This work is part of a larger series titled “never/ever”, which explores a world of psychologically-informed landscapes and waterscapes that express intersections of death, change and wonder.
I was first introduced to strangling trees when I visited The Children’s Eternal Rainforest in Costa Rica in 2007. Since that experience, my awe has only intensified for how trees reach for one another, engulf each other, connect with one another, and work as a community to survive and thrive. Their ability to strangle is particularly captivating to me on a visceral and visual level. It struck something deep inside of me that I’m still working to understand. The roots and arms of the strangler fig can be invasive, colonizing, adaptive, and protective. When I returned to the urban landscape after this visit, I saw human-made roots and branches everywhere.
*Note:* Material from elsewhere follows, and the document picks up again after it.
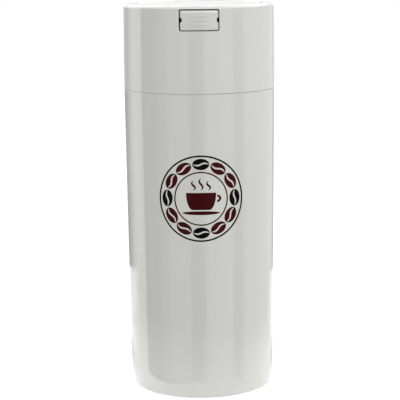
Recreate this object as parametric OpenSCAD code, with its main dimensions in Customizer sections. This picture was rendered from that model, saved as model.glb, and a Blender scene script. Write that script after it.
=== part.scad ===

They were in the form of sewer and water pipes being laid into a gouged earth, electric and phone lines interrupting every view I had of the sky, and debris that snaked its way throughout the architecture and concrete expanse. I began dissecting these infrastructural systems and examining my own relationship to them.
This piece comes from that lineage of work, and it has become a central fixture in the growing never/ever world I’ve been mapping. It exists among land and water forms that bear the impact of human ingenuity, violence, destruction, and creativity. It is a place where two systems of connection and consumption meet and enter into a negotiation.